### Data excerpt
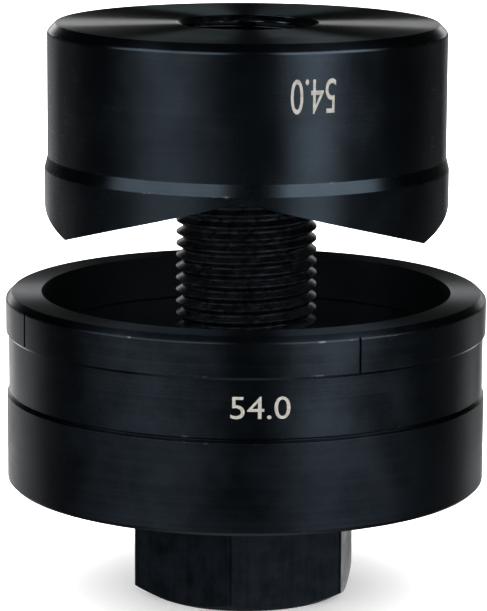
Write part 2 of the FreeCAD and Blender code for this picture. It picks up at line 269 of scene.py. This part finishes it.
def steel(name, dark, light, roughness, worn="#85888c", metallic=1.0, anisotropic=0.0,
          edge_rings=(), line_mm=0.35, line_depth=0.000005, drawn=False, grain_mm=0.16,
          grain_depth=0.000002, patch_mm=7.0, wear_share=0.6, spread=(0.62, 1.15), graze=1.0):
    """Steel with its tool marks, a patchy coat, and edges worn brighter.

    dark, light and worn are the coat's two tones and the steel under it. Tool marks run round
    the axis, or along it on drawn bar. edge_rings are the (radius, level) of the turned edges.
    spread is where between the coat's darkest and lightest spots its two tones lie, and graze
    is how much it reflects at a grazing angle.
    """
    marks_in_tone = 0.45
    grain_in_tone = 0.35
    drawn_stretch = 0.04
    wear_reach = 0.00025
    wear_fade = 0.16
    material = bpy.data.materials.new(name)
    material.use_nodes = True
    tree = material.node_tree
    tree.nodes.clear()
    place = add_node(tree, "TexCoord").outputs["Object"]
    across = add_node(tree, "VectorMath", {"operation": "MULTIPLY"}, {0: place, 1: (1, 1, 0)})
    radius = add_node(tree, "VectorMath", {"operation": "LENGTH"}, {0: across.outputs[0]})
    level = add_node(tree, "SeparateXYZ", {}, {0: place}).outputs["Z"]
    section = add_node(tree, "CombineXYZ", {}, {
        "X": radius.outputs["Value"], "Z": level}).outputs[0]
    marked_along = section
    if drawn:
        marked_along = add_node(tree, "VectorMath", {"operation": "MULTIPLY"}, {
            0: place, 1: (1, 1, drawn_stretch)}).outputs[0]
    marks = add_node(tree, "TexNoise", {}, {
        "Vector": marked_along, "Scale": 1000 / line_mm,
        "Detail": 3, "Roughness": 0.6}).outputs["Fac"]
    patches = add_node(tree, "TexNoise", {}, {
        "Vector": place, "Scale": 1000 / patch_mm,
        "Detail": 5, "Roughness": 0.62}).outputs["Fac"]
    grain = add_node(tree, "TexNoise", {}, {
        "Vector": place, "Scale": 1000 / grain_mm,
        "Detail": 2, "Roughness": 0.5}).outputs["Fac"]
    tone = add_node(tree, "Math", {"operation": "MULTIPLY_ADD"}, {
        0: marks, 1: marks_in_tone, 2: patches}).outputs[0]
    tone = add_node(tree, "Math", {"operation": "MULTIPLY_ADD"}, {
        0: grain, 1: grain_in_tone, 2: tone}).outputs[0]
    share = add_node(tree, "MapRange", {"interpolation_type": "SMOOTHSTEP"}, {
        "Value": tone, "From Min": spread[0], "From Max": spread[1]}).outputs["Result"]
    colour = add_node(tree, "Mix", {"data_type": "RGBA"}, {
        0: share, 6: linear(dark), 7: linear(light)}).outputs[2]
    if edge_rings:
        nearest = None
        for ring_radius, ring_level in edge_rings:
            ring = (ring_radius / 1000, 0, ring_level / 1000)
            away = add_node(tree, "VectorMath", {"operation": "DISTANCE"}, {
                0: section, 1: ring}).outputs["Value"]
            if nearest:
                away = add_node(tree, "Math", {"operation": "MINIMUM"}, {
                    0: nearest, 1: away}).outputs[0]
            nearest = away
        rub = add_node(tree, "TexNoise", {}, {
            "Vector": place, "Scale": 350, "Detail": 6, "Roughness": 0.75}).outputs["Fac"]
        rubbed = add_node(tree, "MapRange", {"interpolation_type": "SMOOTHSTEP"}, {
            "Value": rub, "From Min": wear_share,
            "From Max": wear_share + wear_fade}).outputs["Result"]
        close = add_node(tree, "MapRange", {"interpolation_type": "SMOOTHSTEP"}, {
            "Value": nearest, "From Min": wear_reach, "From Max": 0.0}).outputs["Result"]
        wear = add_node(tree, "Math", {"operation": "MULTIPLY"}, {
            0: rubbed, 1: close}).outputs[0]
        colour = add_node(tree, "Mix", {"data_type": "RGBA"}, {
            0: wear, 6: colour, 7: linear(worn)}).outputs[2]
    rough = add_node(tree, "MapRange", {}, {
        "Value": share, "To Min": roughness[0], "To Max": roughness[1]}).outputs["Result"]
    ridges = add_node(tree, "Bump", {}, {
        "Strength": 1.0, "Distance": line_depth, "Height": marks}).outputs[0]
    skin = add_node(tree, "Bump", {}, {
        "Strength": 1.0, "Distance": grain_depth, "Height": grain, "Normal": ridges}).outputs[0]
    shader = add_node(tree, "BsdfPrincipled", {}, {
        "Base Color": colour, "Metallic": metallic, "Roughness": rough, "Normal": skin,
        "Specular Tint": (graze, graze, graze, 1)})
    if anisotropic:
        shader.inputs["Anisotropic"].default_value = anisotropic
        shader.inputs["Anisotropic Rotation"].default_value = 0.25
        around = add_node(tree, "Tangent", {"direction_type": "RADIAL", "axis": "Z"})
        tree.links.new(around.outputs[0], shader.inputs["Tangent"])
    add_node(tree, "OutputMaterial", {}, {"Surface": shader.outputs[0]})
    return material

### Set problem
Begin with the first line of the data above and, please, print each line exactly until you have printed the line containing "edges worn brighter."; print nothing else.

### Exercise solution
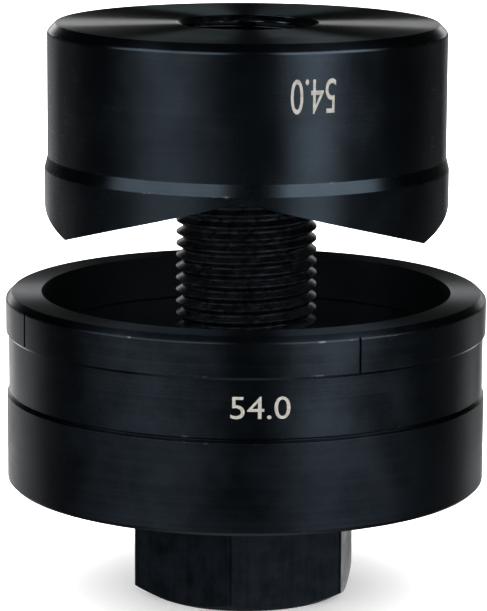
Write part 2 of the FreeCAD and Blender code for this picture. It picks up at line 269 of scene.py. This part finishes it.
def steel(name, dark, light, roughness, worn="#85888c", metallic=1.0, anisotropic=0.0,
          edge_rings=(), line_mm=0.35, line_depth=0.000005, drawn=False, grain_mm=0.16,
          grain_depth=0.000002, patch_mm=7.0, wear_share=0.6, spread=(0.62, 1.15), graze=1.0):
    """Steel with its tool marks, a patchy coat, and edges worn brighter.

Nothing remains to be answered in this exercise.